## Exercise goal
Copy every line of the listing exactly.

## Information provided
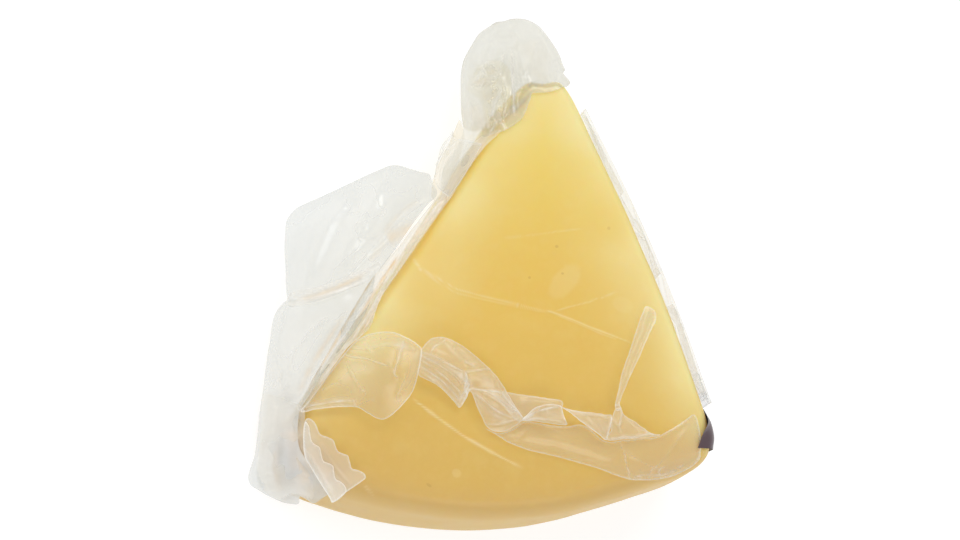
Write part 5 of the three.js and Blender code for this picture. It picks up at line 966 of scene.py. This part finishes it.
def film_material(name, clear=(0.955, 0.962, 0.96), haze=0.085, crease=0.75, edge=0.42, gloss=0.55, rough=0.20, tint=(0.92, 0.935, 0.925), cloud=0.05, bump_strength=0.07):
    """Clear packaging film: lets light through, shines softly off its folds, and is painted milky along creases and cut
    edges, partly the whitening of creased film and partly a painted highlight where folds and edges catch the light.
    """
    m, nt = new_material(name)
    out = node(nt, "ShaderNodeOutputMaterial")
    tc = node(nt, "ShaderNodeTexCoord")
    ca = node(nt, "ShaderNodeAttribute")
    ca.attribute_name = "crease"
    ea = node(nt, "ShaderNodeAttribute")
    ea.attribute_name = "edge"
    wa = node(nt, "ShaderNodeAttribute")
    wa.attribute_name = "warm"
    # cloudy handling marks and fine scratches
    n1 = node(nt, "ShaderNodeTexNoise", Scale=70.0, Detail=5.0, Roughness=0.60)
    link(nt, tc.outputs["Object"], n1.inputs["Vector"])
    c1 = mathn(nt, "MULTIPLY_ADD", n1.outputs["Fac"], 2.2, -0.75, clamp=True)
    mp = node(nt, "ShaderNodeMapping")
    mp.inputs["Scale"].default_value = (420.0, 36.0, 90.0)
    mp.inputs["Rotation"].default_value = (0.2, 0.1, 0.62)
    link(nt, tc.outputs["Object"], mp.inputs["Vector"])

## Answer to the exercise
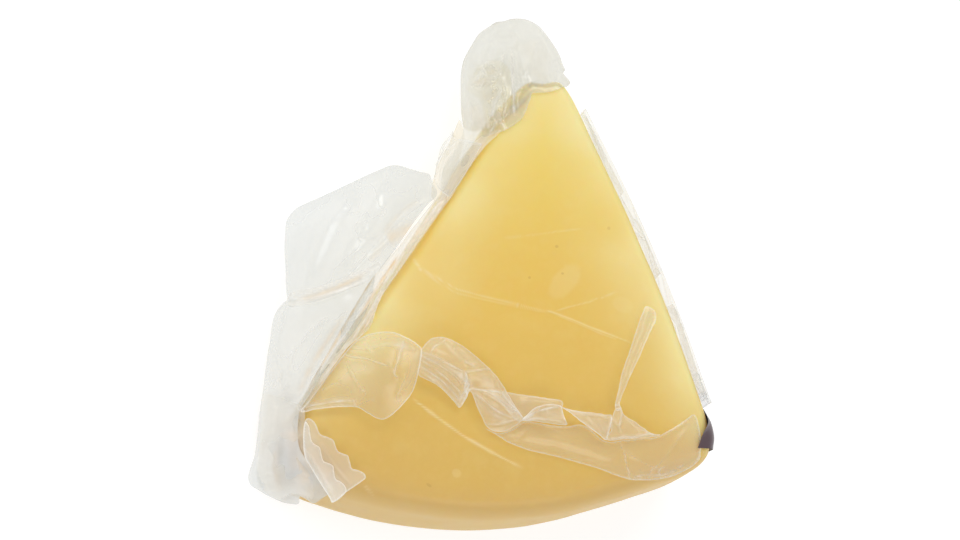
Write part 5 of the three.js and Blender code for this picture. It picks up at line 966 of scene.py. This part finishes it.
def film_material(name, clear=(0.955, 0.962, 0.96), haze=0.085, crease=0.75, edge=0.42, gloss=0.55, rough=0.20, tint=(0.92, 0.935, 0.925), cloud=0.05, bump_strength=0.07):
    """Clear packaging film: lets light through, shines softly off its folds, and is painted milky along creases and cut
    edges, partly the whitening of creased film and partly a painted highlight where folds and edges catch the light.
    """
    m, nt = new_material(name)
    out = node(nt, "ShaderNodeOutputMaterial")
    tc = node(nt, "ShaderNodeTexCoord")
    ca = node(nt, "ShaderNodeAttribute")
    ca.attribute_name = "crease"
    ea = node(nt, "ShaderNodeAttribute")
    ea.attribute_name = "edge"
    wa = node(nt, "ShaderNodeAttribute")
    wa.attribute_name = "warm"
    # cloudy handling marks and fine scratches
    n1 = node(nt, "ShaderNodeTexNoise", Scale=70.0, Detail=5.0, Roughness=0.60)
    link(nt, tc.outputs["Object"], n1.inputs["Vector"])
    c1 = mathn(nt, "MULTIPLY_ADD", n1.outputs["Fac"], 2.2, -0.75, clamp=True)
    mp = node(nt, "ShaderNodeMapping")
    mp.inputs["Scale"].default_value = (420.0, 36.0, 90.0)
    mp.inputs["Rotation"].default_value = (0.2, 0.1, 0.62)
    link(nt, tc.outputs["Object"], mp.inputs["Vector"])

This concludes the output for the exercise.